La réponse est éclairante : " En mai-juin, il était encore tel que je l'ai connu quand il était premier secrétaire du Parti socialiste : souriant, aimable, détendu, à l'écoute, tutoyant ses collaborateurs. Au retour des vacances d'été, il est devenu très différent : plus ferme, plus autoritaire, plus distant. Quelque chose a changé chez lui pendant l'été, peut-être à cause des critiques déjà très dures dont il a commencé alors à être l'objet, ainsi que de la dégradation du climat économique et social. Tout a rejailli sur l'atmosphère à l'Elysée. On a vu alors un président plus sévère, parfois cassant, souvent agacé, voulant montrer qu'il est le patron. Un sujet peut le rendre particulièrement dur : ses discours, qui ne correspondent pas à ce qu'il a en tête, et qu'on lui rend trop tard, à son goût, pour qu'il puisse les retravailler. On a découvert alors un François Hollande très différent de celui qu'on dépeint d'habitude. Un homme beaucoup moins rond et conciliant qu'on ne l'imagine. Quelqu'un qui peut être assez froid, dur, exigeant, impatient".

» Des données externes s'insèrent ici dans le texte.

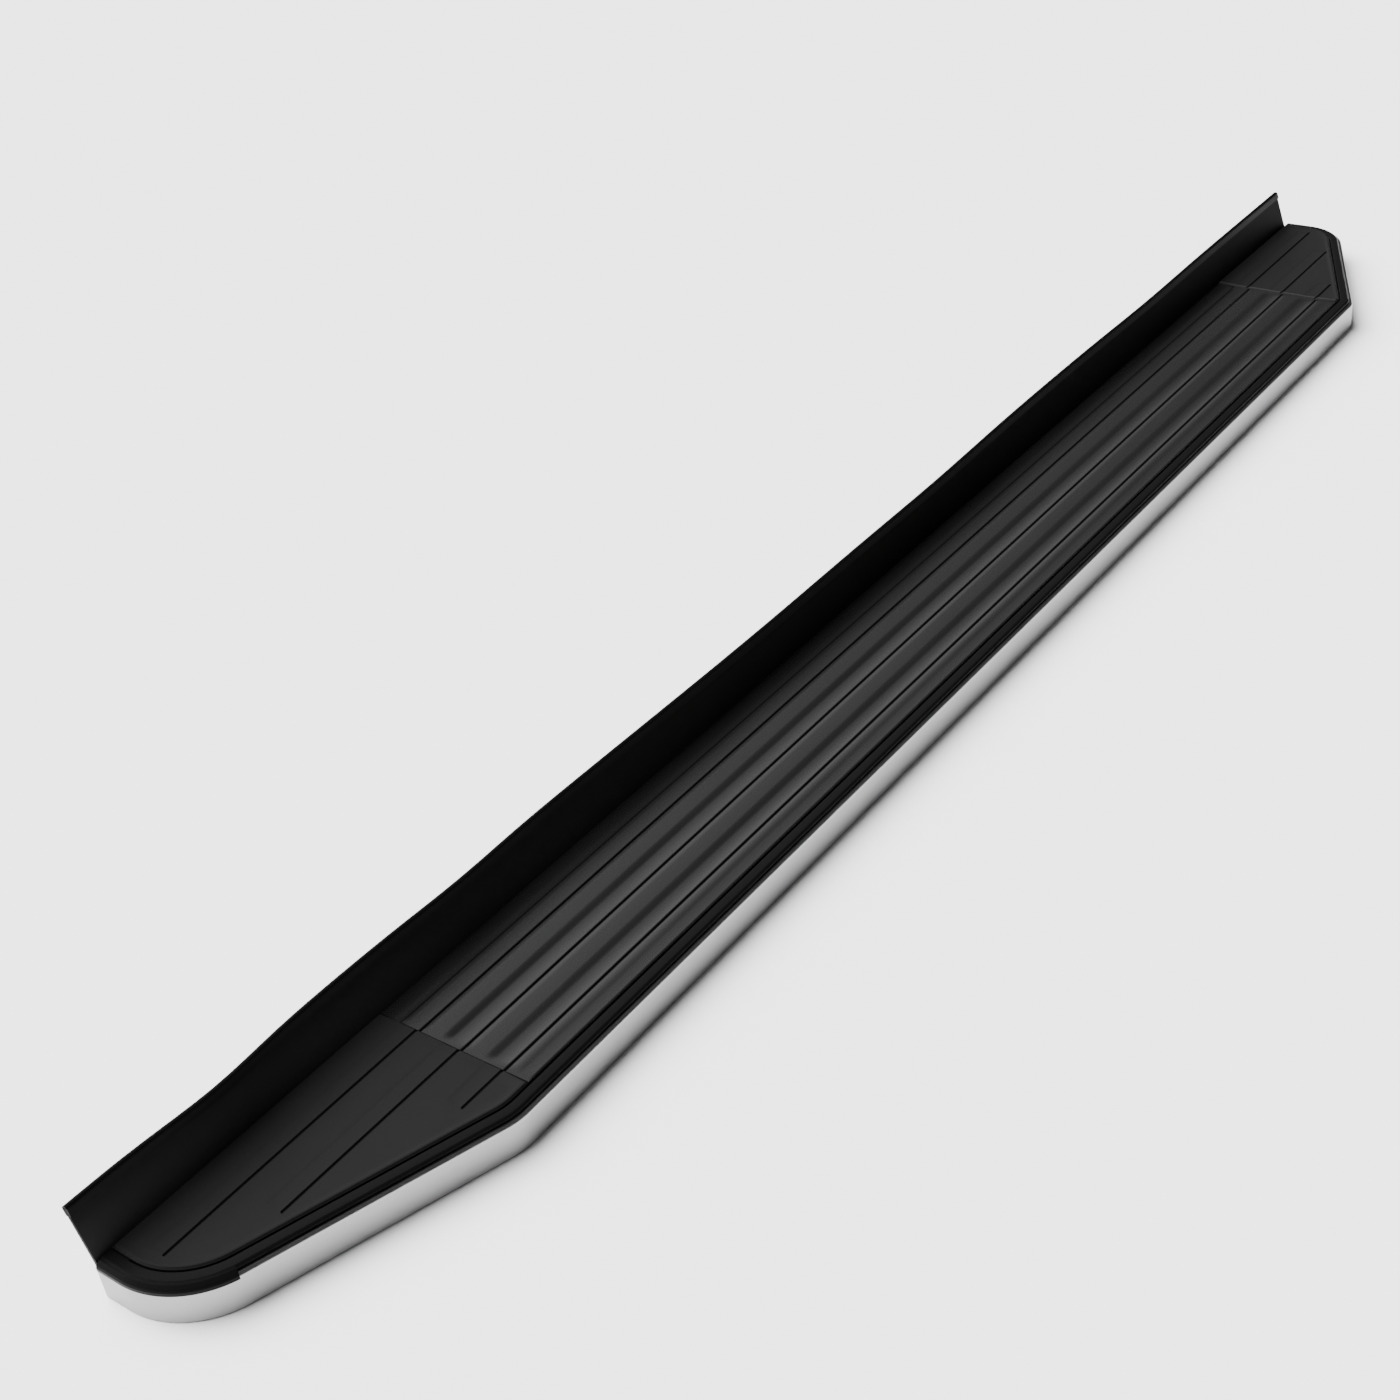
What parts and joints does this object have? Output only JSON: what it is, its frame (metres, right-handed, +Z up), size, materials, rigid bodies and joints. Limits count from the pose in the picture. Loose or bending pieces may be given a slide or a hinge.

Un patron qui aime mettre en concurrence ses collaborateurs mais aussi ses ministres pour mieux les jauger. Un vieux réflexe conservé du PS où l'art de diviser pour régner lui a assuré une décennie de pouvoir mais aussi tiré de son passé de conseiller à l’Élysée sous François Mitterrand. Une période riche pendant laquelle, comme le notent Raphaëlle Bacqué et Ariane Chemin, "de l'antichambre, le jeune Hollande avait suivi les ballets de courtisans, les jeux de chausse-trappes, toutes ces personnalités qui prenaient la lumière et parlaient à la place de Mitterrand".
Le contraste entre ces lumières passées et la grisaille actuelle est frappante. Pauvreté en figures politiques, absence de flamboyance, casting un peu terne les équipes de François Hollande sont à l'image de leur patron, bosseuses mais sans cette étincelle qui accroche l'œil et marque les esprits. Un peu somme toute comme si la folie de la politique avait cédé le pas à la morosité, aux énarques en costumes sombres aussi sérieux qu'ennuyeux.
Le député- socialiste Pascal Cherki avait le 25 mars dernier traduit ce sentiment dans une charge aussi violente que caricaturale. "Quand on est président de la France, on n'est pas conseiller général d'un canton".
Pourtant, derrière ses rondeurs, François Hollande serait un faux mou mais un vrai dur. Un profile qui explique pourquoi ce président socialiste se coule si bien dans la trace de Nicolas Sarkozy après avoir fustigé l'omniprésidence. A trois différences majeures près. Tout d'abord le respect de la fonction de Premier ministre. Ensuite une incapacité à imposer le tempo médiatique tel que son prédécesseur l'avait fait dans sa première partie de mandat. Enfin, une maîtrise de soi hors du commun qui tranche avec l'extrême nervosité du précédent locataire.
Gérard Courtois, toujours pour Le Monde s'est interrogé un temps sur le fait de savoir si Hollande, ce n'était pas finalement "du Jospin à l'envers". Les quatre années brillantes de Lionel Jospin et de sa dream team gouvernementale de 1997 portés par le grand dessein de la mise en oeuvre de l'euro se sont soldées, contre toute attente, par un calamiteux 21 avril 2002. A l'inverse note Gérard Courtois, "L'actuel locataire de l'Elysée semble prêt à endurer quatre années calamiteuses, avec l'espoir de voir, en bout de course, sa politique et sa ténacité reconnues et récompensées".
Le pari est audacieux mais il explique cette capacité à se courber sans rompre, de serrer les dents, le temps que l'orage passe. La conférence de presse du 16 mai s'inscrit dans cette stratégie. Le message est clair. Le président a fait sienne la devise de la mairie de Paris : "Fluctuat nec mergitur". Le bateau est certes balloté par les flots, il tangue mais ne coulera pas. Il a surtout à sa tête un capitaine déterminé qui tel un boxeur est dans les cordes et encaisse. Mais ce n'est que dans l'attente de décrocher au moment opportun, dans une ouverture rapide, l'uppercut de la victoire.